Lab 2

Published

2024-01-09

General Instructions

  • Submit your work via Canvas.
  • The deadline for this Lab is specified on the Calendar.

Your response should include a Quarto file (.qmd) and an HTML document that is the result of applying your Quarto file to the data we’ve provided.

A Quarto template for Lab 2 is found in the templates section of our 500-data page.

Data

Lab 2 uses the canc3.csv data file, which is available in the data folder on the 500-data page.

We have completed the data collection in a simulated study of 400 subjects with cancer, where 150 have received an intervention, while the remaining 250 received usual care control. The primary aims of the study are to learn about the impact of the intervention on patient survival and whether or not the patient enters hospice.

The Codebook

The data file includes 400 observations, on 12 variables.

Variable Description Notes
subject Study ID number 1-250 are control, 251-400 are intervention
treated Treatment status 1 = intervention (150), 0 = control (250)
age Patient age At study entry, Observed range: 34, 93 years
female Patient sex 1 = female (n = 258), 0 = male (n = 142)
race Patient’s race 1 = Caucasian / White (n = 317), 0 = not (n = 83)
married Marital status At study entry: 1 = Married (n = 245), 0 = not (n = 155)
typeca Type of cancer 3 categories: 1 = GI/colorectal (n = 177), 2 = Lung (n = 129), 3 = GYN (n = 94).
stprob 5-year survival Model probability of 5-year survival, based on type and stage of cancer. Observed range: 0.01, 0.72
charlson Charlson score Comorbidity index at baseline: higher scores indicate greater comorbidity. Observed range: 0-7.
ecog ECOG score 0 = fully active, 1 = restricted regarding physically strenuous activity, 2 = ambulatory, can self-care, otherwise limited, 3 = capable of only limited self-care.
alive Mortality Status Alive at study conclusion & 1 = alive (n = 245), 0 = dead (n = 155)
hospice Hospice Status Entered hospice before death or study end & 1 = hospice (n = 143), 0 = no (n = 257)

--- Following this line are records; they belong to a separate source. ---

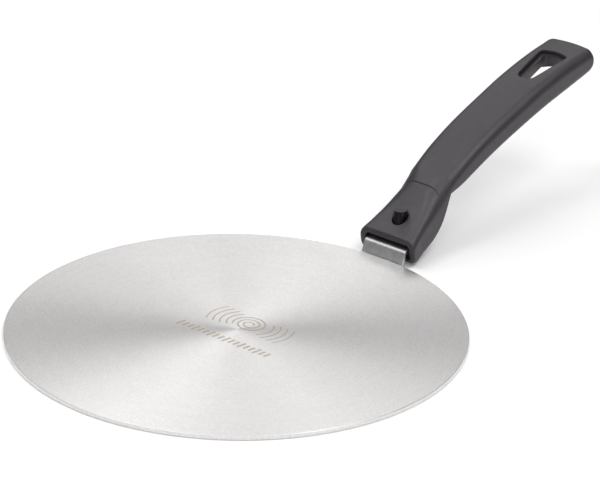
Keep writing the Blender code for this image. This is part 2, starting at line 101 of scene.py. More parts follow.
# ------------------------------------------------------------ node helpers
class Nodes:
    """Short way to write a node tree."""

    def __init__(self, name):
        self.mat = bpy.data.materials.new(name)
        self.mat.use_nodes = True
        self.tree = self.mat.node_tree
        self.bsdf = self.tree.nodes["Principled BSDF"]
        self.col = 0

    def new(self, kind, **props):
        n = self.tree.nodes.new(kind)
        n.location = (-300 - 30 * self.col, 200 - 40 * self.col)
        self.col += 1
        for k, v in props.items():
            setattr(n, k, v)
        return n

    def put(self, socket, value):
        if isinstance(value, bpy.types.NodeSocket):
            self.tree.links.new(value, socket)
        else:
            socket.default_value = value

    def math(self, op, a, b=0.0, c=None, clamp=False):
        n = self.new("ShaderNodeMath", operation=op, use_clamp=clamp)
        self.put(n.inputs[0], a)
        self.put(n.inputs[1], b)
        if c is not None:
            self.put(n.inputs[2], c)
        return n.outputs[0]

    def vec(self, x, y, z):
        n = self.new("ShaderNodeCombineXYZ")
        for s, v in zip(n.inputs, (x, y, z)):
            self.put(s, v)
        return n.outputs[0]

    def split(self, v):
        n = self.new("ShaderNodeSeparateXYZ")
        self.put(n.inputs[0], v)
        return n.outputs

    def vmath(self, op, a, b=None):
        n = self.new("ShaderNodeVectorMath", operation=op)
        self.put(n.inputs[0], a)
        if b is not None:
            self.put(n.inputs[1], b)
        return n.outputs[0] if op not in ("LENGTH", "DOT_PRODUCT", "DISTANCE") else n.outputs[1]

    def coord(self):
        return self.new("ShaderNodeTexCoord").outputs["Object"]

    def noise(self, vector, scale, detail=2.0, rough=0.5):
        n = self.new("ShaderNodeTexNoise")
        self.put(n.inputs["Vector"], vector)
        n.inputs["Scale"].default_value = scale
        n.inputs["Detail"].default_value = detail
        n.inputs["Roughness"].default_value = rough
        return n.outputs["Fac"]

    def cells(self, vector, scale, feature="F1"):
        n = self.new("ShaderNodeTexVoronoi", feature=feature)
        self.put(n.inputs["Vector"], vector)
        n.inputs["Scale"].default_value = scale
        return n.outputs["Distance"]

    def ramp(self, fac, lo, hi, v0=0.0, v1=1.0, smooth=False):
        n = self.new("ShaderNodeMapRange")
        n.interpolation_type = "SMOOTHSTEP" if smooth else "LINEAR"
        self.put(n.inputs["Value"], fac)
        for key, v in (("From Min", lo), ("From Max", hi), ("To Min", v0), ("To Max", v1)):
            self.put(n.inputs[key], v)
        return n.outputs["Result"]

    def mix(self, fac, a, b):
        n = self.new("ShaderNodeMix", data_type="RGBA")
        self.put(n.inputs[0], fac)
        self.put(n.inputs[6], (*a, 1.0) if isinstance(a, tuple) else a)
        self.put(n.inputs[7], (*b, 1.0) if isinstance(b, tuple) else b)
        return n.outputs[2]

    def bump(self, height, strength, distance, normal=None):
        n = self.new("ShaderNodeBump")
        n.inputs["Strength"].default_value = strength
        n.inputs["Distance"].default_value = distance
        self.put(n.inputs["Height"], height)
        if normal is not None:
            self.put(n.inputs["Normal"], normal)
        return n.outputs["Normal"]

    def set(self, **values):
        for key, v in values.items():
            self.put(self.bsdf.inputs[key.replace("_", " ")], v)
        return self


def total(m, *pairs):
    """Sum of (value, weight) pairs."""
    out = None
    for value, weight in pairs:
        term = m.math("MULTIPLY", value, weight)
        out = term if out is None else m.math("ADD", out, term)
    return out


# ------------------------------------------------------------ materials
def disc_material():
    """Turned and ground sheet steel: concentric scratches, satin, slightly warm."""
    m = Nodes("disc_steel_look")
    x, y, z = m.split(m.coord())
    r = m.math("SQRT", m.math("ADD", m.math("MULTIPLY", x, x), m.math("MULTIPLY", y, y)))
    safe = m.math("MAXIMUM", r, 0.0005)
    cx, cy = m.math("DIVIDE", x, safe), m.math("DIVIDE", y, safe)

    def streak(pitch, turn, detail=1.5):
        # a noise long round the disc and narrow across the radius
        v = m.vec(m.math("DIVIDE", r, pitch), m.math("MULTIPLY", cx, turn), m.math("MULTIPLY", cy, turn))
        return m.noise(v, 1.0, detail, 0.6)

    fine = streak(0.00022, 26.0)
    mid = streak(0.00055, 60.0)
    wide = streak(0.0032, 5.0)
    grain = m.noise(m.vec(x, y, z), 1150.0, 2.0, 0.6)
    cloud = m.noise(m.vec(x, y, z), 38.0, 3.0, 0.6)
    value = total(m, (m.ramp(fine, 0.3, 0.7), 0.20), (m.ramp(mid, 0.3, 0.7), 0.26),
                  (m.ramp(wide, 0.3, 0.7), 0.12), (m.ramp(grain, 0.36, 0.64), 0.42))
    tone = m.mix(value, (0.740, 0.727, 0.722), (0.945, 0.937, 0.932))
    tone = m.mix(m.ramp(cloud, 0.42, 0.75, 0.0, 0.30), tone, (0.86, 0.84, 0.815))
    rough = m.math("ADD", 0.335, total(m, (value, 0.10), (m.ramp(cloud, 0.3, 0.7), 0.03)))
    height = total(m, (fine, 0.55), (mid, 0.35), (grain, 0.30))
    m.set(Base_Color=tone, Roughness=rough, Metallic=1.0, Anisotropic=0.72, Anisotropic_Rotation=0.25,
          Normal=m.bump(height, 0.25, 0.00006))
    t = m.new("ShaderNodeTangent", direction_type="RADIAL", axis="Z")
    m.put(m.bsdf.inputs["Tangent"], t.outputs[0])
    return m.mat


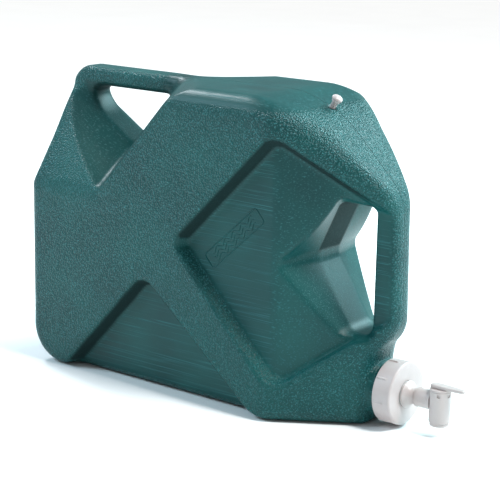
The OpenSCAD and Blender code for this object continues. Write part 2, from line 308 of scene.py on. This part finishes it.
def surface_net(field, low, high, cell):
    """Points (n by 3) and outward quads (m by 4) of the field's zero level inside a box."""
    axes = [np.arange(a, b + cell, cell) for a, b in zip(low, high)]
    values = field(*np.meshgrid(*axes, indexing="ij"))
    inside = values < 0
    count = np.zeros(tuple(n - 1 for n in inside.shape), np.int8)
    corners = [(i, j, k) for i in (0, 1) for j in (0, 1) for k in (0, 1)]
    for c in corners:
        count += inside[tuple(slice(o, n - 1 + o) for o, n in zip(c, inside.shape))]
    cells = np.argwhere((count > 0) & (count < 8))
    total = np.zeros((len(cells), 3))
    hits = np.zeros(len(cells))
    for c in corners:
        for axis in range(3):
            if c[axis]:
                continue
            far = np.array(c)
            far[axis] = 1
            a = values[tuple((cells + c).T)]
            b = values[tuple((cells + far).T)]
            crossed = (a < 0) != (b < 0)
            t = np.where(crossed, a / np.where(crossed, a - b, 1), 0)
            spot = cells + c + t[:, None] * (far - c)
            total += np.where(crossed[:, None], spot, 0)
            hits += crossed
    points = np.array(low) + cell * total / hits[:, None]
    number = np.full(count.shape, -1)
    number[tuple(cells.T)] = np.arange(len(cells))
    quads = []
    for axis in range(3):
        u, v = (axis + 1) % 3, (axis + 2) % 3
        near = np.take(inside, np.arange(inside.shape[axis] - 1), axis)
        away = np.take(inside, np.arange(1, inside.shape[axis]), axis)
        edges = np.argwhere(near != away)
        edges = edges[(edges[:, u] > 0) & (edges[:, v] > 0)]
        leaves = near[tuple(edges.T)]
        ring = []
        for du, dv in ((-1, -1), (0, -1), (0, 0), (-1, 0)):
            step_to = np.zeros(3, int)
            step_to[u], step_to[v] = du, dv
            ring.append(number[tuple((edges + step_to).T)])
        quad = np.stack(ring, -1)
        quad[~leaves] = quad[~leaves][:, ::-1]
        quads.append(quad)
    return points, np.concatenate(quads)


def slope_of(field, points, reach=0.05):
    """The field's slope at each point, from its values a little to each side."""
    rows = []
    for axis in range(3):
        offset = np.zeros(3)
        offset[axis] = reach
        rows.append(field(*(points + offset).T) - field(*(points - offset).T))
    return np.stack(rows, -1) / (2 * reach)


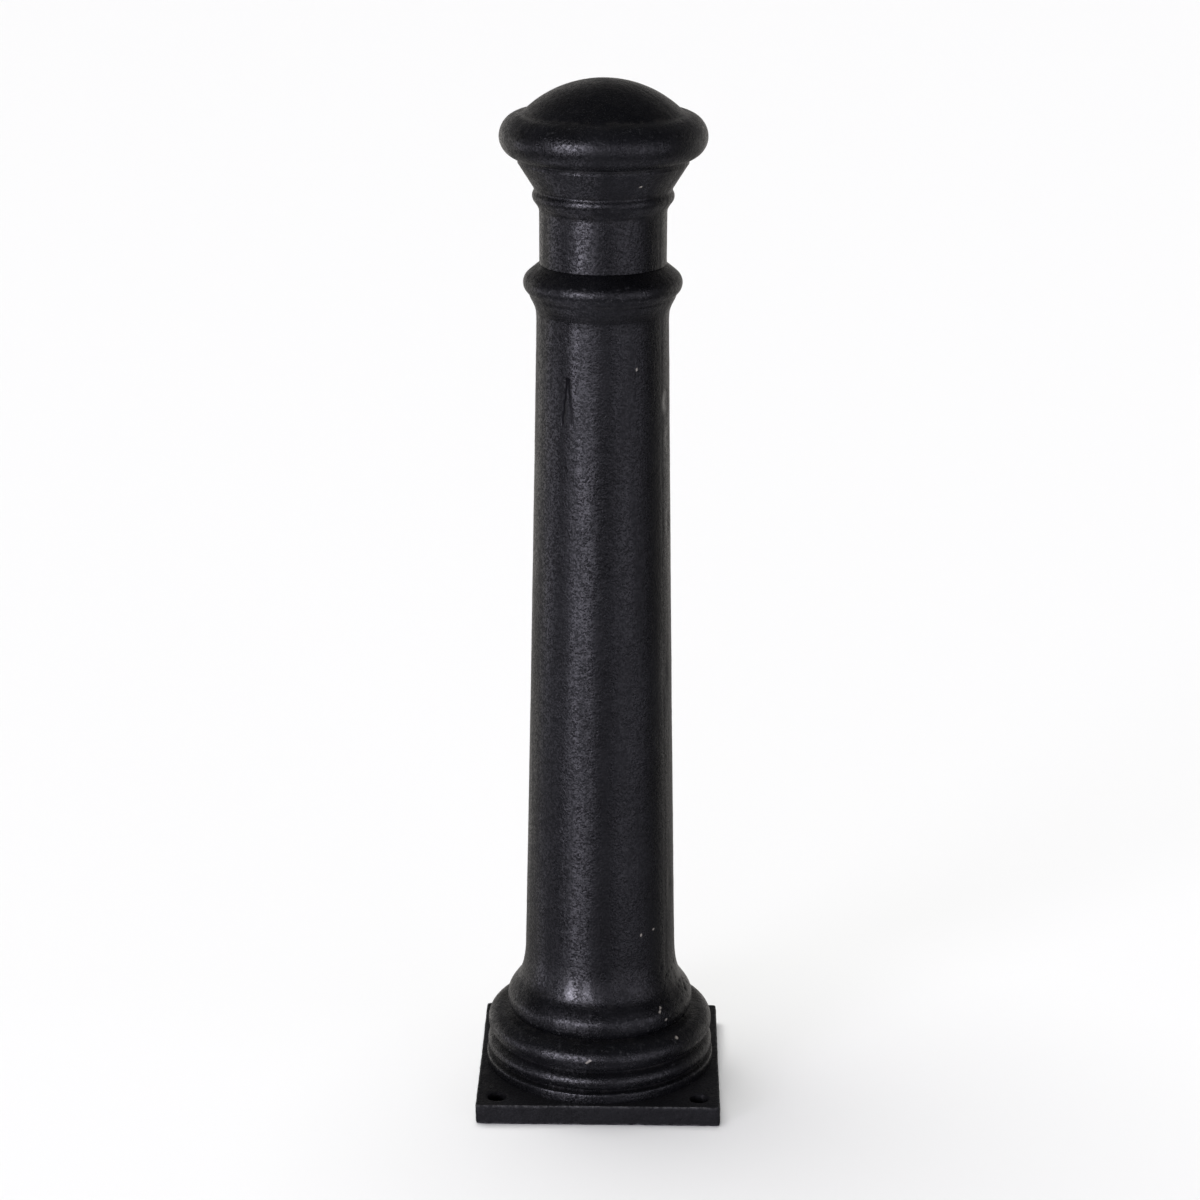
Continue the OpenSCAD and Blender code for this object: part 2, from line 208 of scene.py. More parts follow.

Note: You are welcome to treat ecog and charlson as either quantitative or categorical variables in developing your response.

Task 1.

Ignoring the covariate information, provide an appropriate (unadjusted) estimate (with point estimate and 95% confidence interval) of the effect of the intervention on each of the two binary outcomes; first survival, and then hospice entry. Be sure to describe the effect in English sentences, so that both the direction and magnitude are clear, and also be sure to specify the method you used in generating your estimates.

Task 2.

Next, fit a propensity score model to the data, using the eight pieces of covariate information, including age, gender, race, marital status, cancer type (which must be treated in R as a factor rather than just a continuous predictor) the model survival probability, Charlson index and ECOG. Do not include interactions between terms.

Task 3.

Evaluate Rubin’s Rule 1 and Rubin’s Rule 2 for the data taken as a whole. What can you conclude about the balance across the two exposure groups prior to using the propensity score? What do these results suggest about your model in Task 1?

Task 4.

Use direct adjustment for the (logit of) the propensity score in a logistic regression model for the hospice outcome to evaluate the intervention’s effect on hospice entry, developing a point estimate (this should be an odds ratio) and a 95% confidence interval.

Task 5.

In our first propensity score matching attempt with the canc3 data, we’ll apply a 1:1 match without replacement. Do the matching, and then evaluate the balance associated with this approach, as follows.

Task 5a.

Evaluate the degree of covariate imbalance before and after propensity score matching for each of the eight covariates and for the (linear and raw) propensity score. Do so by plotting the standardized differences. Your plot should include standardized differences that identify the three cancer types (one remaining as baseline) individually, one each for any other covariates you treat as quantitative, and an appropriate set of indicators for any others you treat as categorical, plus one for the linear propensity score, and one for the raw propensity score.

Task 5b.

Evaluate the balance imposed by your 1:1 match via calculation of Rubin’s Rule 1 and Rule 2 results, and comparing them to our results obtained prior to propensity adjustment in Task 3.

Task 5c.

Finally, find a point estimate (and 95% confidence interval) for the effect of the treatment on the hospice outcome, based on your 1:1 match on the propensity score. Since the outcomes are binary, you should be using a conditional logistic regression to establish odds ratio estimates, while accounting for the pairs.

Task 6.

Compare your unadjusted (Task 1), propensity score-adjusted (by regression: Task 4) and propensity matching (Task 5) estimates of the effect of the intervention on the hospice outcome in a table (or better, graph.) What can you conclude?